Monday, November 13, 2006

Avoid Salary Talk… or Not

There are two schools of thought on when to bring up salary during a job interview. One approach is to steer clear of salary talk until after you have a job offer. The other is to find out up front what the salary range is so you don’t waste your time on something you don’t want.

Talking about money is a very individual thing, and you have to figure out which approach is a good one for you. See if this helps:

If you’re fairly new to your career, or you’re struggling in a really competitive job market, you’re probably better off to leave salary talk until after the job offer. Once you’ve sold the employer on your qualifications, you’re in a better position to talk money. For some excellent advice on this salary negotiation approach, read Everyone Can Negotiate.

But let’s say you’re accomplished in your field, you know your minimum worth, and you don’t want to waste your time applying for a job that doesn’t come near paying enough money. Doesn’t it make sense to find out if the salary’s at least in the ballpark before going through the whole application process? I think so! Maybe you don’t want to pin down the exact figure, but knowing what the range is for the position in that particular company could save you and the employer a lot of time.

If you can’t find the salary range for a particular position with a particular employer posted anywhere, here’s what to do:
1. Early in the first phone or in-person interview, ask the interviewer flat out (in a polite, professional way) what the salary range is.
2. Call the Human Resources department of the company and ask them. For tips on how to get Human Resources to fork over the info, read If You Don’t Ask, You Will Not Receive -- scroll down to “Gotta Start With Money.”


Anonymous said...

Hi, I was wondering if you could give any insight to my situation: I had a 2nd interview and the hiring mgr made it sound like an offer would come very soon. A week later I followed up and he said he got great feedback from my references and that he would be in touch with me on Thur or Fri of the same week. It's now the following Monday and still no answer. I checked the company website and the job is still listed, what should I do next?

Susan Ireland said...

The employer is probably still interviewing other candidates. You might send a thank you note for your interview and the follow up information he gave you.

A polite note sent by mail won't seem too pushy but will show the employer you really want the job, which you obviously do.

Good luck with it!

coach roberta said...

Hi Susan,
I just read your response to anonymous and I agree with you that a thank you note is so important and keeps your name and face in front of the hiring mgr. As a career coach, I have my clients try different approaches when they don't receive the return phone call on the date that it's been promised. We often discover that the phone call often doesn't happen not because the company isn't interested, but rather because the person who is responsible for making these decisions, is overwhelmed by all his/her other tasks. I have often found that a phone call or an email (whichever you are comfortable with... although a phone call often is most effective) that says something like, "I know how busy you are but I had to call because the more I think of our talk, the clearer I become about what a great fit I would be for this position and even give an example of why you feel this way... is worthwhile to try. My clients are surprised to learn that such a response never hurts and often gets the answer they were hoping for. We also have found that often the company's website job listings are not updated as regularly as they might be.

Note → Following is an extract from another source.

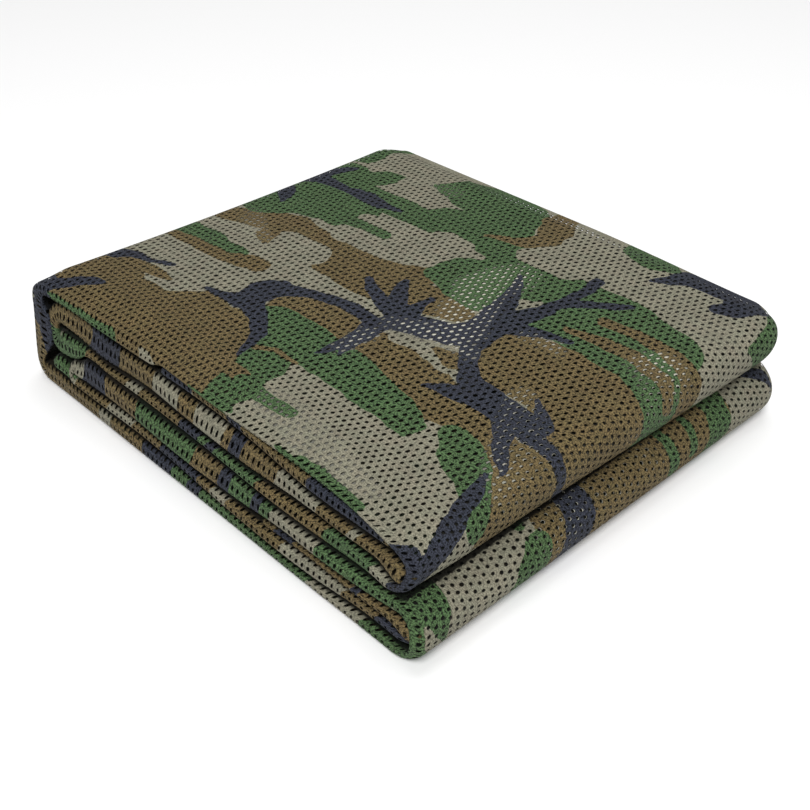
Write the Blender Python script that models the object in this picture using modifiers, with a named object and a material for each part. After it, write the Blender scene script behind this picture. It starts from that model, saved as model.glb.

So good luck anonymous, and thank you Susan for
this great new blog and the chance to join you in The Job Lounge.

Roberta Rosen
Certified Career Coach

Mr Black said...

As a hiring manager, I agree with both of you. I am overwhelmed, and job postings on the web often lag quite a bit. But I'd rather get a thank you note than a phone call. I'm busy, right? Don't interrupt my busy day. An email is a little better. But a thank you note is on MY schedule and is something that can sit on my desk or in my "to do" folder to passively remind me to hire you.

Please, make it easier for me to hire you!

I say this, but in practice Thank You notes are extremely rare.

Anonymous said...

When offered a position on the phone, and you know another offer that you would like to consider will be coming soon, what is the appropriate response and how much time can you ask to fully review your offers.

I ask because I have invested time interviewing and would not want to waste it by not waiting to recieve the offer from the company that I am still waiting to hear from.

Thank you!

coach roberta said...

Congratulations anonymous for getting an offer! Let's call that offer "job A". Now you would like to see what the offer is from " Job B".

I would suggest that you tell Job A that you are very interested, and would like a little time to make a clear decision. Ask them when they must have your final decision.

Then you can call Job B and tell them that you are very interested in their position, but have another offer. Ask them when they will be ready to give you their decision.

Knowing you are in demand may actually make them want you more and give you their offer sooner so as not to lose you.

Good luck anonymous. I hope you end up with 2 offers to choose from!